Combining with Abreu, who went 2-for-3 with a two-run homer and three runs scored, Moncada showed what the middle of the order might look like for this team when rebuilding finally transitions to contending. That could come as soon as next year, and when you throw the currently injured Eloy Jimenez into that group, the White Sox could boast a fearsome 3-4-5 as soon as later this season.

“If someone is happy that we finally found a cleanup hitter, it’s me,” Abreu said through team interpreter Billy Russo. “Nothing that he does surprises me because I know all the talent he has. I know that he still can do more. He has been working hard. He’s a great baseball player with a lot of talent and I still think he can do more.

“What he did today is not a surprise for me. I still know he’s a great player and I think we’ve seen that throughout the whole season this year. He’s going to get better.”

Moncada has been sensational all season long, proving why the White Sox weren’t at all worried during his struggles in 2018. He owns a .304/.362/.530 slash line through these first 97 games, and his three-run blast Monday night gave him a new career high in that category after he smacked 17 a year ago. He’s six RBIs away from setting a new career high there, too. And even though he made a fielding error Monday that only briefly delayed Nova finishing off his complete-game effort, Moncada has been generally excellent at third base in his first season at that position as a big leaguer.

But putting Moncada in a run-producing spot in the order is a new wrinkle for Renteria this season. Coming into Monday’s game, Moncada had spent 63 games as the team’s No. 2 hitter and just 26 everywhere else. According to the skipper, Moncada is good enough to hit anywhere, and that’s certainly true. His eventual everyday spot in the lineup might have more to do with the hitters around him than simply what he can do by himself.

But if Moncada keeps up the kind of offensive production he’s churned out this season, maybe sticking him right in the thick of the order is what's best for the White Sox — even if those lineups of the future include big bats like those swung by Abreu, Jimenez, Luis Robert and Andrew Vaughn.

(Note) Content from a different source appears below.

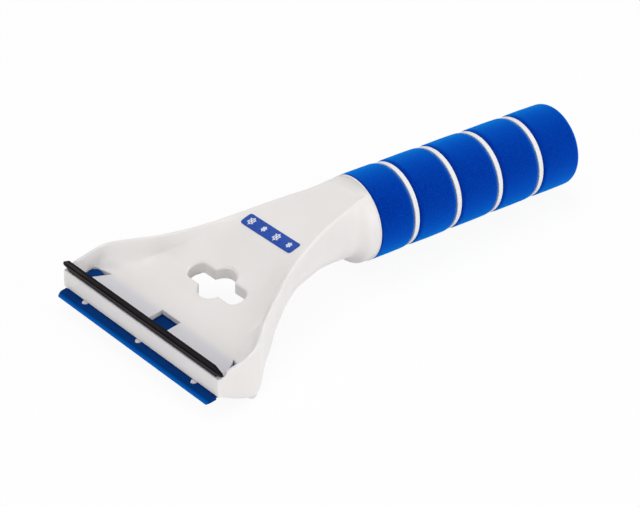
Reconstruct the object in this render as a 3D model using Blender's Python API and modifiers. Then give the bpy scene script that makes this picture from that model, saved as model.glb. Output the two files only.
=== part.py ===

“For me, it's an advantage to hit in the cleanup spot having (Abreu) ahead of me,” Moncada said through Russo. “That way, you can see how the pitchers are attacking him, and you have a better idea, in those situations when you need to produce, how the pitchers are doing it. Even though he's a right-handed hitter and I hit from both sides of the plate, it's good. It's something that gives you a better idea of how the pitchers are doing, how their pitches are working.”

“He had a nice game,” Renteria said. “He can hit anywhere in the middle and the top of the order. I wish I could say I'm really a genius, but I'm not. He's got that talent. He's able to take advantage of it and today he had a nice day. He made everybody look good.”

It would make sense to see Moncada batting fourth again as this first homestand of the second half and the 2019 season roll on, but that’s up to Renteria, who has his reasons for every permutation to his lineups.

Of course, if Abreu gets ahold of Renteria's lineup card and starts writing out the batting orders, we’ll know where Moncada will be slotted.

“If I would have that decision,” Abreu said, “I would put him in the cleanup spot for the rest of the season.”